On these and other issues, the Democratic elites have told people of religious faith: Leave your religious beliefs at home.
A stark example of this occurred in 1992 at the Democratic convention in New York. Bill Clinton's first nominating convention. Robert P. Casey was the Democratic Governor of Pennsylvania. He was a successful politician supported by working-class Democrats, union members, minorities and millions of Pennsylvanians.
He was scheduled to deliver a speech stating that his party's mission was to fight for the underdog -- the sick, the old, the poor. However, he also wanted to included the "unborn."
He never gave that speech. He got the hook !

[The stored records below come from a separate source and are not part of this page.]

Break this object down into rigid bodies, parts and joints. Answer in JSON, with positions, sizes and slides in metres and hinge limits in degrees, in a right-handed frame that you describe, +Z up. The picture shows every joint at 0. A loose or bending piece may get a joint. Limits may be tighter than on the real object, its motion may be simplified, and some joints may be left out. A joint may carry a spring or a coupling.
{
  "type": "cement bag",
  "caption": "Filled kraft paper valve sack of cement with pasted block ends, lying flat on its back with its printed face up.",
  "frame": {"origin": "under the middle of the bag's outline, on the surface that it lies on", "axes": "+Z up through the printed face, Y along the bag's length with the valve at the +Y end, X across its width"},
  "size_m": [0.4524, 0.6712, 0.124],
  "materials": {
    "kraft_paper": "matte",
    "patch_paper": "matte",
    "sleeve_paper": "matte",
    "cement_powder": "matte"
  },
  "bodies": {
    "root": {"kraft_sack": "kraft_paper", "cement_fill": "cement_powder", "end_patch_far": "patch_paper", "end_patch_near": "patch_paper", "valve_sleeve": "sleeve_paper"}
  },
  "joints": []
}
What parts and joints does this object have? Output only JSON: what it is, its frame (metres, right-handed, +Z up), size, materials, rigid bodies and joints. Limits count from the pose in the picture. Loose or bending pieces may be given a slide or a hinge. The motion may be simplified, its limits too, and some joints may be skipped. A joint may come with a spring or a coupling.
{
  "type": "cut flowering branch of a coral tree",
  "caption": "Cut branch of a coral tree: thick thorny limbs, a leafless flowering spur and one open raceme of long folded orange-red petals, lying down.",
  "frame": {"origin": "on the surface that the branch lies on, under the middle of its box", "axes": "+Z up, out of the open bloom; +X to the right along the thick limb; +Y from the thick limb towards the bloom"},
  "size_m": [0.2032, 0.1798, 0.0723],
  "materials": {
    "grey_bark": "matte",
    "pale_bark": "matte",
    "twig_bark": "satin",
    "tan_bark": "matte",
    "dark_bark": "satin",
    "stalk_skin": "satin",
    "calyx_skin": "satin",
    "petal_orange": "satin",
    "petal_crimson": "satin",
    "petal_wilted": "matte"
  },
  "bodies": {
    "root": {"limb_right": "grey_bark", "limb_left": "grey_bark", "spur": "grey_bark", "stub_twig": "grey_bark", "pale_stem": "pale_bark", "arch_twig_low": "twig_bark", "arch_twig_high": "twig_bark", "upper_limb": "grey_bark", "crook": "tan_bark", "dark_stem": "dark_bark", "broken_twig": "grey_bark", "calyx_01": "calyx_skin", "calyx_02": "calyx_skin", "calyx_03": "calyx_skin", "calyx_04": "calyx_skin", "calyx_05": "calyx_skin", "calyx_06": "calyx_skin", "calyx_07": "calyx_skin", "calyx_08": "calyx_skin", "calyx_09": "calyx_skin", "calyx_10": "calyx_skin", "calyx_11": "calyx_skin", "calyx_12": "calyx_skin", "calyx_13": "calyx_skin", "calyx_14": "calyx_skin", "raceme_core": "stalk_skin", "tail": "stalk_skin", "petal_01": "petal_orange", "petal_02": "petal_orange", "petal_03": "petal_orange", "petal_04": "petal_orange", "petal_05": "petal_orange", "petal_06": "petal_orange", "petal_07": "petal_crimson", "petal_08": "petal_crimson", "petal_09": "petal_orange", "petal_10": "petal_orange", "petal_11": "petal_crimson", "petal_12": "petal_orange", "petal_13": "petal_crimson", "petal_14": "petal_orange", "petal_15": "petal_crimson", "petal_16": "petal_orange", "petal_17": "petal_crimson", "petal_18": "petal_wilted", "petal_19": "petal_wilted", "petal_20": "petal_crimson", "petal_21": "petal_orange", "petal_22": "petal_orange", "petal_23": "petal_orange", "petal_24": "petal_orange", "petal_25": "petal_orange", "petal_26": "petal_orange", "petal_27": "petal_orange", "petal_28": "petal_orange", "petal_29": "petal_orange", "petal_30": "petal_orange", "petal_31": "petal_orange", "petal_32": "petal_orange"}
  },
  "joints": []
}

On gay marriage, 11 states this week defined marriage as a union of a man and a woman. One of them was Ohio, perhaps the key state in preventing John Kerry from winning. Senator Kerry had said, yes, he believed marriage was between a man and a woman, but, no, he would not support a constitutional amendment giving that concept the force of law.

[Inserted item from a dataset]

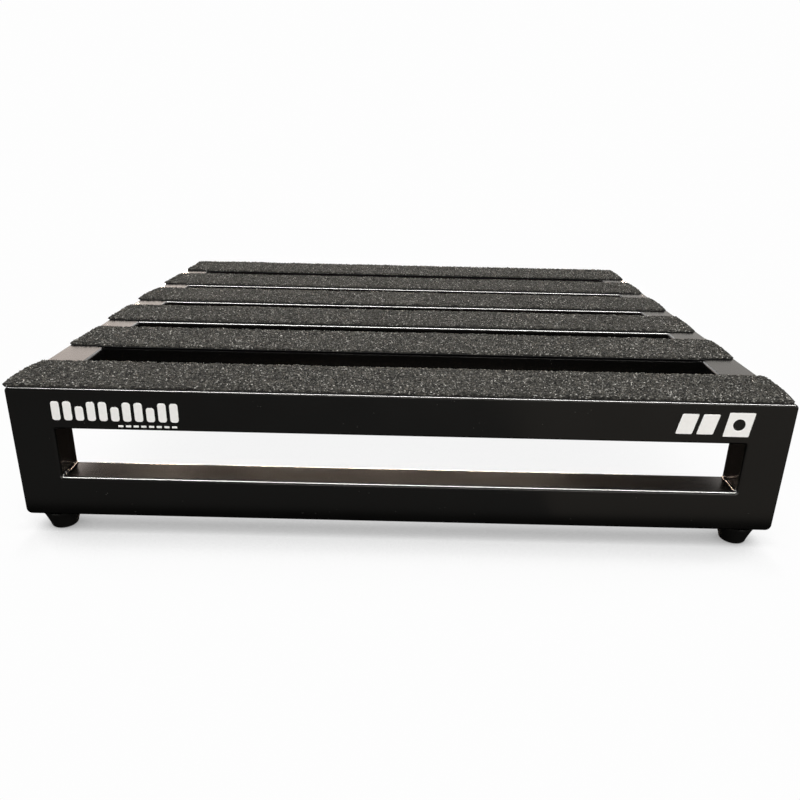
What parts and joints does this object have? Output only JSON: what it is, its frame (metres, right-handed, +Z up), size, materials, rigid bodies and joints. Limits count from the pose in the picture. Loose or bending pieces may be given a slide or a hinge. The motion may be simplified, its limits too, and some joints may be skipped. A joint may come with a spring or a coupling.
{
  "type": "pedalboard",
  "caption": "Low slatted floor board of welded square tube for guitar effect pedals, with loop-pile strips along the slats and rubber feet.",
  "frame": {"origin": "on the floor under the middle of the board", "axes": "+X to the right along the slats, +Y from the front to the rear, +Z up"},
  "size_m": [0.4572, 0.4064, 0.0978],
  "materials": {
    "powder_coat": "satin",
    "loop_pile": "matte",
    "rubber": "matte",
    "zinc_fastener": "satin"
  },
  "bodies": {
    "root": {"front_bar_left_cap": "powder_coat", "front_bar_right_cap": "powder_coat", "front_bottom_bar": "powder_coat", "front_left_foot": "rubber", "front_left_lower_weld": "powder_coat", "front_left_post": "powder_coat", "front_left_rivet_nut": "zinc_fastener", "front_left_screw": "zinc_fastener", "front_left_upper_weld": "powder_coat", "front_left_washer": "zinc_fastener", "front_rail": "powder_coat", "front_rail_left_cap": "powder_coat", "front_rail_right_cap": "powder_coat", "front_right_foot": "rubber", "front_right_lower_weld": "powder_coat", "front_right_post": "powder_coat", "front_right_rivet_nut": "zinc_fastener", "front_right_screw": "zinc_fastener", "front_right_upper_weld": "powder_coat", "front_right_washer": "zinc_fastener", "left_side_bar": "powder_coat", "loop_strip_1": "loop_pile", "loop_strip_2": "loop_pile", "loop_strip_3": "loop_pile", "loop_strip_4": "loop_pile", "loop_strip_5": "loop_pile", "loop_strip_6": "loop_pile", "rear_bar_left_cap": "powder_coat", "rear_bar_right_cap": "powder_coat", "rear_bottom_bar": "powder_coat", "rear_left_foot": "rubber", "rear_left_lower_weld": "powder_coat", "rear_left_post": "powder_coat", "rear_left_rivet_nut": "zinc_fastener", "rear_left_screw": "zinc_fastener", "rear_left_upper_weld": "powder_coat", "rear_left_washer": "zinc_fastener", "rear_rail": "powder_coat", "rear_rail_left_cap": "powder_coat", "rear_rail_right_cap": "powder_coat", "rear_right_foot": "rubber", "rear_right_lower_weld": "powder_coat", "rear_right_post": "powder_coat", "rear_right_rivet_nut": "zinc_fastener", "rear_right_screw": "zinc_fastener", "rear_right_upper_weld": "powder_coat", "rear_right_washer": "zinc_fastener", "right_side_bar": "powder_coat", "slat_2": "powder_coat", "slat_3": "powder_coat", "slat_4": "powder_coat", "slat_5": "powder_coat"}
  },
  "joints": []
}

Democrats will suffer at the ballot box if they are tone deaf to social morality and refuse to talk about them in moral terms. They don't have to abandon their principles, but they do have to be willing to listen to people of religious faith inside the Democratic Party. Many Democrats are uncomfortable with abortion on demand. Many Democrats favor civil unions for homosexuals but oppose gay marriage.
Bill Clinton knew this. He signed the Defense of Marriage Act in 1996. It stated that if one state defined marriage to include gay unions, other states did not have to recognize gay marriages in their own states. President Clinton may not have been enthusiastic about the law, but he signed it knowing it was a popular thing to do. It was also good politics.